**DATA PROVIDED:**

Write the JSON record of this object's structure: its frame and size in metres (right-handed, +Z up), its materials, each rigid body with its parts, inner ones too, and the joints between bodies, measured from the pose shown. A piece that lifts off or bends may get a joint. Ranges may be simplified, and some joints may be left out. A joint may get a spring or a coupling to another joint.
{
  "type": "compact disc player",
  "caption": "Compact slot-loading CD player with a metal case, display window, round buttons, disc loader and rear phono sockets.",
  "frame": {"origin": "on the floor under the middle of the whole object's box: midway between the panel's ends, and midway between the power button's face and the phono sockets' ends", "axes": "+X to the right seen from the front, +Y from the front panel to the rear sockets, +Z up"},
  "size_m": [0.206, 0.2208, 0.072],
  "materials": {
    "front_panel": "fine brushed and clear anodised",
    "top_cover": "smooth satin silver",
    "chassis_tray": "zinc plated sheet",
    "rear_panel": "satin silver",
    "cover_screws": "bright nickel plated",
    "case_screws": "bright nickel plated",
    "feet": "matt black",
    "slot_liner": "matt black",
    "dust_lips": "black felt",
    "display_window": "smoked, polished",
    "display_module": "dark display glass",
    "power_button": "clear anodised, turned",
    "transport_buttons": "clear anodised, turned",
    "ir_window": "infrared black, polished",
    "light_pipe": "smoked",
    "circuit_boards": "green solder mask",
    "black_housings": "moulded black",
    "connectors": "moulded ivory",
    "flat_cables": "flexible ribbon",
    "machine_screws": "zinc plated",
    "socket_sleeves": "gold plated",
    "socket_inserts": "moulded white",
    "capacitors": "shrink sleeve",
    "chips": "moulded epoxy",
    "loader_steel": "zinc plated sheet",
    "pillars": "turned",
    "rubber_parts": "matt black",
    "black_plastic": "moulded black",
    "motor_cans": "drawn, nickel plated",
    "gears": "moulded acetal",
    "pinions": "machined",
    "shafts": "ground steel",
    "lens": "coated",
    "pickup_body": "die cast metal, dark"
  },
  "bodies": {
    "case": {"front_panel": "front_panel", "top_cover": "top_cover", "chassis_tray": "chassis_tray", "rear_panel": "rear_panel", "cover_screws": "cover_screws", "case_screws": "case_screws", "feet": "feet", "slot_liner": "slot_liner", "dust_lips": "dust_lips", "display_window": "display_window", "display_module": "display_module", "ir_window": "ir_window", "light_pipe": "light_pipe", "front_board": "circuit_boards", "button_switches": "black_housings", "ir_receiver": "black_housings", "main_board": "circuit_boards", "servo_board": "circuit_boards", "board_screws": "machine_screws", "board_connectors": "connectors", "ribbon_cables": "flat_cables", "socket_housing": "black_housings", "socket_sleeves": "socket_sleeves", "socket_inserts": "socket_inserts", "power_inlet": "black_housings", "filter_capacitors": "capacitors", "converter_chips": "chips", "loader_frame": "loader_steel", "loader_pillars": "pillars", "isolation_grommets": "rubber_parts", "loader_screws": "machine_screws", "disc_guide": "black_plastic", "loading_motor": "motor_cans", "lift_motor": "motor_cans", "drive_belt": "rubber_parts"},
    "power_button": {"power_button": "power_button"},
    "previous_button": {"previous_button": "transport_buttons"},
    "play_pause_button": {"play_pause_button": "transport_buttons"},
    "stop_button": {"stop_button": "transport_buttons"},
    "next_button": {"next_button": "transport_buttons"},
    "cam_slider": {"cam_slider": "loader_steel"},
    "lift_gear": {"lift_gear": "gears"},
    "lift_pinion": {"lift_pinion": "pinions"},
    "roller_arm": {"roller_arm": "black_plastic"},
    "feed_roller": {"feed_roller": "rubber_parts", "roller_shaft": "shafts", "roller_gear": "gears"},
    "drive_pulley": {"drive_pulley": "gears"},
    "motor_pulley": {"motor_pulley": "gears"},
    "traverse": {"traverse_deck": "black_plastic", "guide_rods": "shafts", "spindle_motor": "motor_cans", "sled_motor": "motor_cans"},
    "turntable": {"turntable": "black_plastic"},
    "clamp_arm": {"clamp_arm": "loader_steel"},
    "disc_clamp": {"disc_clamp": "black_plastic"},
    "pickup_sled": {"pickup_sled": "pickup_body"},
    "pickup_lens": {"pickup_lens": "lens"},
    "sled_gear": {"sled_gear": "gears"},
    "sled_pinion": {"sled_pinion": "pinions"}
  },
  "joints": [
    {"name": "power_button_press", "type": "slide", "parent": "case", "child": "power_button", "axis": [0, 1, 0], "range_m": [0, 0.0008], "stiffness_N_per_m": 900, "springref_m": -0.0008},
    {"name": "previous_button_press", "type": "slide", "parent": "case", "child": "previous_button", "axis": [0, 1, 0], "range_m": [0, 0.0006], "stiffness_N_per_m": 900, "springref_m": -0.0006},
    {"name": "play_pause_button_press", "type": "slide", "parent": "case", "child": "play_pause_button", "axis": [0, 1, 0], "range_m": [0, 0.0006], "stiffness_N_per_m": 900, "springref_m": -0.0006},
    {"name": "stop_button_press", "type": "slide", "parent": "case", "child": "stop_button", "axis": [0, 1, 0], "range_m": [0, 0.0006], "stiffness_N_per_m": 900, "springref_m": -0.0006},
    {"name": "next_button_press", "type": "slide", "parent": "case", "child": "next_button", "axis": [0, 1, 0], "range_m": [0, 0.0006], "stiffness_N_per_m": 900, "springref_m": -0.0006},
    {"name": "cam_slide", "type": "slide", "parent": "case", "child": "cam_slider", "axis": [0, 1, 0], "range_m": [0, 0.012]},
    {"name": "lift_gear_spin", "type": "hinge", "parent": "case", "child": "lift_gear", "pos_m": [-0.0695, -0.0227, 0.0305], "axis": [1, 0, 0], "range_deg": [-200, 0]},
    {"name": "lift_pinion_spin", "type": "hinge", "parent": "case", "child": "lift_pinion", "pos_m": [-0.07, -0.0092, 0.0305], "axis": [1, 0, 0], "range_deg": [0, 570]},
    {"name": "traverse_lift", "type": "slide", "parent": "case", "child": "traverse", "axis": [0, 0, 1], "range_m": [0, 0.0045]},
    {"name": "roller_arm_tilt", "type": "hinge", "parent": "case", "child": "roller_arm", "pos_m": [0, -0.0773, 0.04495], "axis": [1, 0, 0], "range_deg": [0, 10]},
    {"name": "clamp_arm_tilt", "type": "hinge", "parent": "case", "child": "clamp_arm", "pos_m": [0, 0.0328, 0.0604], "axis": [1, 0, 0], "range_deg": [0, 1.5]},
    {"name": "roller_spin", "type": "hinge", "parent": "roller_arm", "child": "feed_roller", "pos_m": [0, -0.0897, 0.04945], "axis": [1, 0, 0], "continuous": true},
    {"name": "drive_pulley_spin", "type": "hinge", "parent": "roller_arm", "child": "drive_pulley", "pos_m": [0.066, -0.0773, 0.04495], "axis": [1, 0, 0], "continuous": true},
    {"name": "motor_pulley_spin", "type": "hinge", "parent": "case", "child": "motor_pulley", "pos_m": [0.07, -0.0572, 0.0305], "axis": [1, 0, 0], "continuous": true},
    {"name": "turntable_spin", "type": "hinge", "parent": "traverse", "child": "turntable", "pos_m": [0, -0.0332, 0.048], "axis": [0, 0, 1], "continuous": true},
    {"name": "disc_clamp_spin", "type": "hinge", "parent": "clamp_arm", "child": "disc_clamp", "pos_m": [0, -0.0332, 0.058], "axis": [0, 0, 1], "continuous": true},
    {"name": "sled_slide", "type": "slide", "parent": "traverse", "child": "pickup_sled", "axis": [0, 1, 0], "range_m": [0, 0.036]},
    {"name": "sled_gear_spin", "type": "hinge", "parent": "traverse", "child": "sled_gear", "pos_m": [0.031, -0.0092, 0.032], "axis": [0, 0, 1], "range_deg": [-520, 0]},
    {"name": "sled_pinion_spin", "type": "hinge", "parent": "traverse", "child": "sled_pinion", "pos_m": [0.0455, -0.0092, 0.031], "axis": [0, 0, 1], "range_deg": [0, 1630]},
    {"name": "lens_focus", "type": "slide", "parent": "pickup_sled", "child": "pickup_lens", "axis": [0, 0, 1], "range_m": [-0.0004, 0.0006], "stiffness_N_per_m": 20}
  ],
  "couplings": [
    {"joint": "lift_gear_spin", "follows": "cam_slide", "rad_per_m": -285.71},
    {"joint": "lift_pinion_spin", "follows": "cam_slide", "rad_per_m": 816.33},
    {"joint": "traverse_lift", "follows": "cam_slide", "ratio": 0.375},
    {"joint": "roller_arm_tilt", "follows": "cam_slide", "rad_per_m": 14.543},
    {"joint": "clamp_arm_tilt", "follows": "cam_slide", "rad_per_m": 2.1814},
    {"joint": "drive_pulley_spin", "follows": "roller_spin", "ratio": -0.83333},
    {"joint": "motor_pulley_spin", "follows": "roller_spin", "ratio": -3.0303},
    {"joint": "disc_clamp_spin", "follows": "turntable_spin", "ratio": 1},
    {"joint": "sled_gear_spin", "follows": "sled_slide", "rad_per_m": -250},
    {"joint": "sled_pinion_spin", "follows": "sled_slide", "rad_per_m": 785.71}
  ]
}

**YOUR OBJECTIVE:**
Search the data for the word "between" and copy each line where it appears.

**SOLUTION TO THIS EXERCISE:**
Write the JSON record of this object's structure: its frame and size in metres (right-handed, +Z up), its materials, each rigid body with its parts, inner ones too, and the joints between bodies, measured from the pose shown. A piece that lifts off or bends may get a joint. Ranges may be simplified, and some joints may be left out. A joint may get a spring or a coupling to another joint.
  "frame": {"origin": "on the floor under the middle of the whole object's box: midway between the panel's ends, and midway between the power button's face and the phono sockets' ends", "axes": "+X to the right seen from the front, +Y from the front panel to the rear sockets, +Z up"},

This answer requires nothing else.